Персы проявляли уважение к карточному долгу даже во время своей революции, то есть, почти 70 лет спустя. В самые острые политические моменты они врывались на территорию посольства СССР в центре Тегерана и крушили его, но в Зарганде – никогда! Хотя прекрасно знали, что там сидят те же люди, что и в посольстве, вместе со своими семьями. На нашей памяти только однажды двое местных молодых парней перелезли через заргандинский забор и забрались в дачу к одной нашей семье. Все перевернули, но ничего не украли. Наверное, это были незадачливые воришки, считавшие, что советские дипломаты живут очень богато. Но перерыв все их вещи, так и не нашли ничего интересного для себя.
Но в отношении публичных акций протеста против политики СССР иранцы соблюдали кодекс чести. Территория посольства – это иранская земля, любезно предоставленная принимающей стороной под советскую миссию, поэтому туда можно являться с претензиями. А летняя резиденция – это советская собственность, добытая нам казаками, пусть и за карточным столом. Наши так и называли Зарганде – «Кусок Совка».
Именно из этого «куска» в конце сентября 1982-го мы и поехали сразу на вокзал.

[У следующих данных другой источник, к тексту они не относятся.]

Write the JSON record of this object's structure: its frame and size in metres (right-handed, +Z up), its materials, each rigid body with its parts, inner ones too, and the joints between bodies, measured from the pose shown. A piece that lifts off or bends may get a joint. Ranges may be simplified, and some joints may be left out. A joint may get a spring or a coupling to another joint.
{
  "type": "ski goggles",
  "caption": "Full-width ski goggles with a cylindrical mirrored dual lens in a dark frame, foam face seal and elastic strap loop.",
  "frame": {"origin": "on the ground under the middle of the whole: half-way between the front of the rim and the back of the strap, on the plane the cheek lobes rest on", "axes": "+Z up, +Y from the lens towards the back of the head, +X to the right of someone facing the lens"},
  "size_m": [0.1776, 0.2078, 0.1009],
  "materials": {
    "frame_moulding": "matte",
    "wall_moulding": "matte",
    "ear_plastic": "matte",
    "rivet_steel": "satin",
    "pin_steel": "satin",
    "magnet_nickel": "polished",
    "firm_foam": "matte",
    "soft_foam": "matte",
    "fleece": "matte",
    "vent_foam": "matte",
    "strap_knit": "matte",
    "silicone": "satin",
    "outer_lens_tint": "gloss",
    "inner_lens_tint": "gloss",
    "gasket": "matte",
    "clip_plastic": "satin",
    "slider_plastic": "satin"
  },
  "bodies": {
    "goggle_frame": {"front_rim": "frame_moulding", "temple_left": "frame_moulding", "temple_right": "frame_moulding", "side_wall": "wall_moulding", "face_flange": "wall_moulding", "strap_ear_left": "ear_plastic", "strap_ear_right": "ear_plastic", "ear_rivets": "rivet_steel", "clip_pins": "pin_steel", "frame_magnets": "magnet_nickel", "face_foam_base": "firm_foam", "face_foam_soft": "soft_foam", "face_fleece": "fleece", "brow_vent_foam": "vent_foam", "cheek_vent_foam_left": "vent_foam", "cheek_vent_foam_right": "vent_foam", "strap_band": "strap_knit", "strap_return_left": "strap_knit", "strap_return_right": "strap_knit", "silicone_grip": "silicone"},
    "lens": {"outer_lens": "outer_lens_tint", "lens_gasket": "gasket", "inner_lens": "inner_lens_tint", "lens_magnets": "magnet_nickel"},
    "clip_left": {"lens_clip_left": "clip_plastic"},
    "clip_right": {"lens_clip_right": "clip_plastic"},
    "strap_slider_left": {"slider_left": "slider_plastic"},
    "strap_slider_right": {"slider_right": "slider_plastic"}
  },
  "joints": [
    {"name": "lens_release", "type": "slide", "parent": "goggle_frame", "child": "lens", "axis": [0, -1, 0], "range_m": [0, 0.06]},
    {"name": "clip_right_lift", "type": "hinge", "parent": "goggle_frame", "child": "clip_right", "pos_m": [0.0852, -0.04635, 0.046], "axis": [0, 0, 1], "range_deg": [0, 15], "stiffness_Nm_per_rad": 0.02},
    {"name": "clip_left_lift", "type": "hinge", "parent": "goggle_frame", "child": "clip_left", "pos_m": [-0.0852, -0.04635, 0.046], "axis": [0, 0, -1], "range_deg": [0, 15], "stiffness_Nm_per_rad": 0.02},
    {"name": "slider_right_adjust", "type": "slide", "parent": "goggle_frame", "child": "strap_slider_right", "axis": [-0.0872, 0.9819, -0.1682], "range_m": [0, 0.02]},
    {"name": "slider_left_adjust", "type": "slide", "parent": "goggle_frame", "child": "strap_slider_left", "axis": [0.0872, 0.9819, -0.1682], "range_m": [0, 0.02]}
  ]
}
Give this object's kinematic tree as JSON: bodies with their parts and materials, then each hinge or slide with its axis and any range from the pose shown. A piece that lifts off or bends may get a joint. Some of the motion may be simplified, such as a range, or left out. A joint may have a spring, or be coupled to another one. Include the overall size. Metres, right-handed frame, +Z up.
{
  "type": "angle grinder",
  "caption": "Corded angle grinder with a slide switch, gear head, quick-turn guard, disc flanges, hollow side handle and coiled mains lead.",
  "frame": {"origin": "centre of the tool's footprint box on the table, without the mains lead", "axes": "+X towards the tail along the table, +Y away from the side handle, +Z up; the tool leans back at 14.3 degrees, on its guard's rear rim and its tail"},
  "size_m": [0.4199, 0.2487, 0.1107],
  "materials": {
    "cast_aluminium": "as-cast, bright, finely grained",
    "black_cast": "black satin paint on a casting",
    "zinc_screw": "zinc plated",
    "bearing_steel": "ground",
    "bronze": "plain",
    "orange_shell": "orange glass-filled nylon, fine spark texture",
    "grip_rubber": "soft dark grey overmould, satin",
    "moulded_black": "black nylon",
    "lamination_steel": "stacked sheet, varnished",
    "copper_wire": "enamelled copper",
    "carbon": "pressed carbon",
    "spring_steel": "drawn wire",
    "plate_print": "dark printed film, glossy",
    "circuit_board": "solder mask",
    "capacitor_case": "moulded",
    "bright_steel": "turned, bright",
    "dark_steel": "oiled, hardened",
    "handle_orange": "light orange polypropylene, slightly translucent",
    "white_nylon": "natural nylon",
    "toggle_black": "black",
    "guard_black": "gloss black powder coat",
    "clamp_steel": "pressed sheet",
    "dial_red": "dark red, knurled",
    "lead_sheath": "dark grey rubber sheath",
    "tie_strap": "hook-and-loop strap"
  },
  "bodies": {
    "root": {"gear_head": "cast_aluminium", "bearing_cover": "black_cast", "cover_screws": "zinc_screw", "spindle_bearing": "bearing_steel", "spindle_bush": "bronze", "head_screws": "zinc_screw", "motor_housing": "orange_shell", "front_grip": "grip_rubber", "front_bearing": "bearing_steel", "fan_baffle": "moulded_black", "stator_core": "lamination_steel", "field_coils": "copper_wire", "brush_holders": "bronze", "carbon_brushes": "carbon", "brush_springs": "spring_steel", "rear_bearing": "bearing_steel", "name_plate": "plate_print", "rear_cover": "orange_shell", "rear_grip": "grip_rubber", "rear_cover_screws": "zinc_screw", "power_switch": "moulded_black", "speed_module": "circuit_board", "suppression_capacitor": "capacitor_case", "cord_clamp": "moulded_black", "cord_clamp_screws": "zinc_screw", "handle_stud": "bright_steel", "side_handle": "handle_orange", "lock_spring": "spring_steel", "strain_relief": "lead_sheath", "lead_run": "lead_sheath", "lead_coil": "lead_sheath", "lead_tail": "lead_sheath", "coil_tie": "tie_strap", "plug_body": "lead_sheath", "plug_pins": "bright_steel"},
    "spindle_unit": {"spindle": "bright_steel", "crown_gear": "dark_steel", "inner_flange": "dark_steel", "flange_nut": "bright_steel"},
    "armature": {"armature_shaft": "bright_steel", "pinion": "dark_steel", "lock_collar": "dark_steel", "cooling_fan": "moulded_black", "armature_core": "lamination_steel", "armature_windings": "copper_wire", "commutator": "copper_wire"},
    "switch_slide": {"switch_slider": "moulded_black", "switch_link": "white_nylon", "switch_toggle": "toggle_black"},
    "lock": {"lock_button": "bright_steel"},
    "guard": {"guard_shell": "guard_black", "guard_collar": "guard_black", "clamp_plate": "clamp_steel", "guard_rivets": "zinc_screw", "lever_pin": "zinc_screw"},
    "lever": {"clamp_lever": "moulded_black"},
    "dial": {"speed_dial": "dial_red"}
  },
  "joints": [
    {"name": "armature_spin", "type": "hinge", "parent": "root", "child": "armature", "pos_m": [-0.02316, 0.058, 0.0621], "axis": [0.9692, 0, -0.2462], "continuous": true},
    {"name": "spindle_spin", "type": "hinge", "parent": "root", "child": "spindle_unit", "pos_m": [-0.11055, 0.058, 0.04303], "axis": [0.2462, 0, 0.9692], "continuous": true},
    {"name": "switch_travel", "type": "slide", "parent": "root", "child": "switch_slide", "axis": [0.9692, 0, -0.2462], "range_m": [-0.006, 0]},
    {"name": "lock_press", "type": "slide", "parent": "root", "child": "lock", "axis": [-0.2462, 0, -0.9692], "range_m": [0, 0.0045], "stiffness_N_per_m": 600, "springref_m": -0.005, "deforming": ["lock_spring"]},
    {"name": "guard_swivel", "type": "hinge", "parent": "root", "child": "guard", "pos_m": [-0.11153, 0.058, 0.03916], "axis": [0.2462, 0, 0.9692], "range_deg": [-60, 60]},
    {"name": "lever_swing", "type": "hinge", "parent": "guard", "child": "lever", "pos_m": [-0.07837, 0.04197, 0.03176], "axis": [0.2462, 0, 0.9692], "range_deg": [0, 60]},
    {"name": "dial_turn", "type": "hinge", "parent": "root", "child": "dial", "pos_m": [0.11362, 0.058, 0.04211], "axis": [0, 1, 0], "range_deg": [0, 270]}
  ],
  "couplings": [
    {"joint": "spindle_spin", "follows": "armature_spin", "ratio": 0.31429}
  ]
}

В мое последнее тегеранское лето мы с приятелями были одержимы кладоискательством. Наш следопытский штаб базировался на самой нижней и толстой ветке гигантского древнего дерева, в платановой роще возле старого здания русской миссии. При царе там было наше посольство, позже бильярдная, а в начале 80-х старинный бело-желтый особняк забросили, окна заколотили, и только вороны глухо кашляли, выписывая над ним круги. Нам нравилось, что в роще темно, от арыков веет прохладой, и никогда никого нет. Ближайшая дача была в метрах в двухстах от старой бильярдной, и та за забором. Мы проникали в особняк сквозь разбитое окно: внутри пахло пылью, сыростью, мрачными тайнами прошлого и захватывающими приключениями! Даже кое-какая старинная мебель уцелела, сейчас бы за нее дали целое состояние.